(Data items)

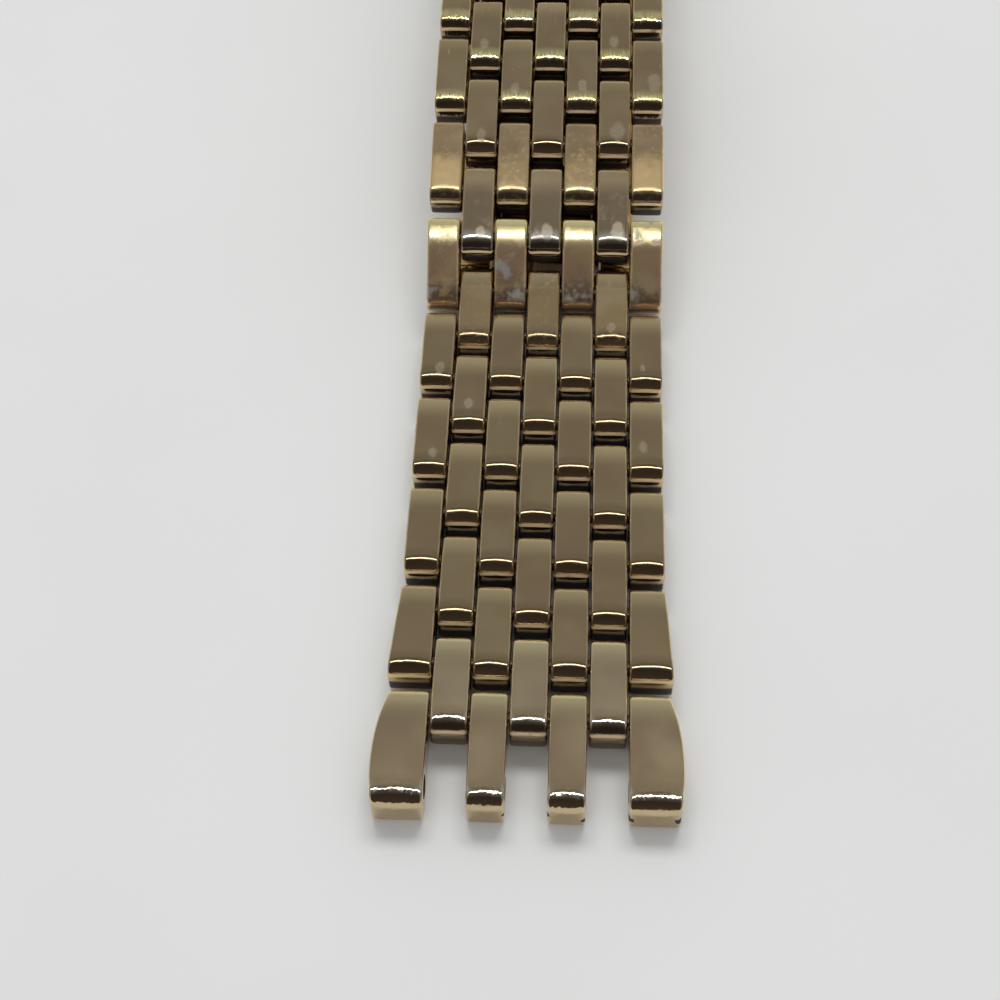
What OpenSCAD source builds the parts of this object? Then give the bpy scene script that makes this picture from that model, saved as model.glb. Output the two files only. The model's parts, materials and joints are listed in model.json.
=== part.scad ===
// Metal link watch strap with a hidden folding clasp, lying face up with the clasp closed.
// Both halves are seven columns wide. Rows of four links and rows of three links take turns and
// share a cross pin where they overlap. The last rows of each half ride on the folding arms of
// the clasp, so the strap arches there and steps down to the table on either side.
// X runs across the strap, Y along it, Z up. The origin is under the seam, on the table.

/* [Links] */
// Width of one link
link_w = 2.42; // [1.8:0.01:3]
// Clearance between the links of neighbouring columns
col_gap = 0.15; // [0.1:0.01:0.6]
// Thickness of a link
link_t = 2.9; // [2.6:0.05:3.1]
// Distance between the two cross pins of a row
pin_step = 4.06; // [3.9:0.01:4.6]
// From a cross pin to the end of its link
end_reach = 1.5; // [1.3:0.01:1.6]
// Rounding of a link's ends
end_r = 0.85; // [0.4:0.05:1]
// Rounding of the upper corner at a link's outer end
nose_r = 1.2; // [0.85:0.05:1.25]
// Softening of a link's long edges
edge_r = 0.16; // [0.05:0.01:0.3]

/* [Cross pins] */
// Radius of a cross pin
pin_r = 0.5; // [0.3:0.05:0.6]
// Radial play of a three-link row on its pins
pin_play = 0.03; // [0.02:0.01:0.08]
// Radial room of a pin in the four-link row that holds it
pin_grip = 0.01; // [0.01:0.01:0.03]
// How far a pin's end lies below the side of the strap
pin_inset = 0.06; // [0.02:0.01:0.3]

/* [Case ends] */
// Extra length of the fingers at the watch case
finger_extra = 1.16; // [0.6:0.05:1.8]
// Rounding under the finger's tip
finger_foot_r = 0.3; // [0.1:0.05:0.85]
// From the finger's tip to the spring bar
bar_setback = 1.75; // [1.5:0.05:2.2]
// Radius of the hole for the spring bar
bar_r = 0.8; // [0.5:0.05:0.95]
// How much wider the second wide row gets on each side, towards the case
flare_1 = 0.52; // [0.1:0.02:0.8]
// Side bulge of the fingers beyond the strap's side
flare_0 = 1.08; // [0.7:0.02:1.4]
// Radius of the fingers' curved sides
flare_r = 17; // [12:0.5:40]
// From the inner pin to the widest place of the fingers
flare_peak = 3.95; // [3:0.05:5]

/* [Lie of the strap] */
// Rows of each half that ride on the clasp
ride_rows = 6; // [5:1:7]
// How much each riding row leans more than the one before
arch_step = 3; // [2.6:0.1:3.4]
// Lean of the row that steps off the clasp
step_tilt = 42; // [40:0.5:45]
// Lean of the next row
foot_tilt = 7; // [5:0.5:10]

/* [Clasp] */
// Thickness of a folding arm
arm_t = 0.8; // [0.6:0.05:0.9]
// Width of a folding arm
arm_w = 12.4; // [11:0.1:13]
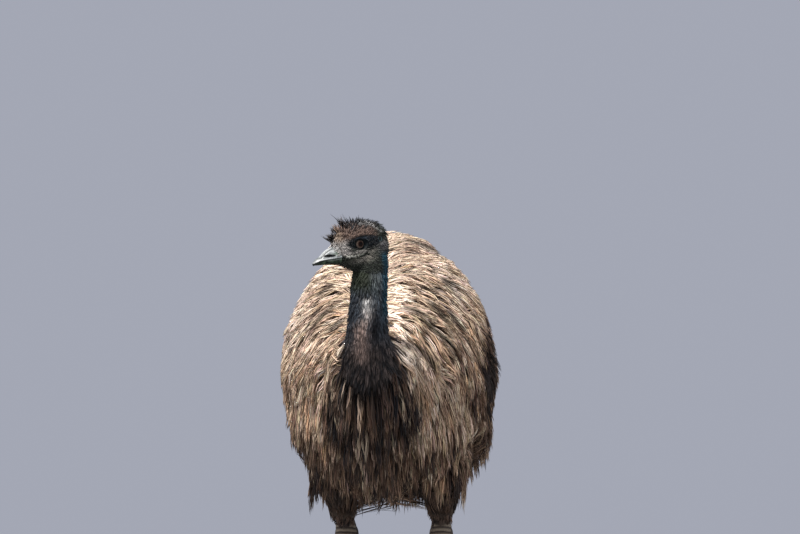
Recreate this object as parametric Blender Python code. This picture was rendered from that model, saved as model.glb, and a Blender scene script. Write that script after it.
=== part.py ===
"""A life-size emu, standing still, as a museum model.

The bird faces -Y with +Z up, and the floor is at z = 0. Its neck is drawn up in an S in front of
the breast, and its head is turned to its right. The solids give the outer shape of the plumage,
out to the feather tips, and the shape of the bare bill, eyes, legs and feet.
Sizes are in metres.
"""

import math
from collections import namedtuple

import bmesh
import bpy
from mathutils import Matrix, Vector

GAP = 0.0003
OVERSIZE = 0.0004
LEFT, RIGHT = 1, -1
SIDES = {"left": LEFT, "right": RIGHT}

# The whole bird is carried this far back, so that the origin is under the middle of its length.
CENTRE_SHIFT = 0.0354

# Trunk and neck, as sections from the tips of the tail to the top of the neck:
# x, y and height of the centre, half width, rise to the back and drop to the belly.
BODY_STATIONS = [
    (0.000, 0.540, 0.596, 0.046, 0.036, 0.028),
    (0.000, 0.512, 0.632, 0.104, 0.106, 0.070),
    (0.000, 0.455, 0.674, 0.153, 0.180, 0.116),
    (0.000, 0.365, 0.712, 0.193, 0.247, 0.157),
    (0.000, 0.250, 0.734, 0.215, 0.291, 0.184),
    (0.000, 0.125, 0.741, 0.230, 0.313, 0.193),
    (0.000, 0.000, 0.745, 0.231, 0.307, 0.194),
    (0.000, -0.120, 0.750, 0.216, 0.278, 0.184),
    (0.000, -0.220, 0.757, 0.188, 0.228, 0.168),
    (0.001, -0.305, 0.765, 0.148, 0.166, 0.149),
    (0.003, -0.375, 0.773, 0.109, 0.111, 0.126),
    (0.006, -0.435, 0.779, 0.080, 0.077, 0.101),
    (0.011, -0.492, 0.790, 0.061, 0.058, 0.075),
    (0.016, -0.545, 0.818, 0.049, 0.048, 0.052),
    (0.020, -0.576, 0.868, 0.043, 0.042, 0.043),
    (0.023, -0.583, 0.925, 0.039, 0.040, 0.038),
    (0.025, -0.579, 0.982, 0.038, 0.040, 0.036),
    (0.025, -0.574, 1.022, 0.030, 0.032, 0.028),
]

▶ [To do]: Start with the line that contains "Recreate this object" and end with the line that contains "a museum model."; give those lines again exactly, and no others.

▶ [Exercise answer]:
Recreate this object as parametric Blender Python code. This picture was rendered from that model, saved as model.glb, and a Blender scene script. Write that script after it.
=== part.py ===
"""A life-size emu, standing still, as a museum model.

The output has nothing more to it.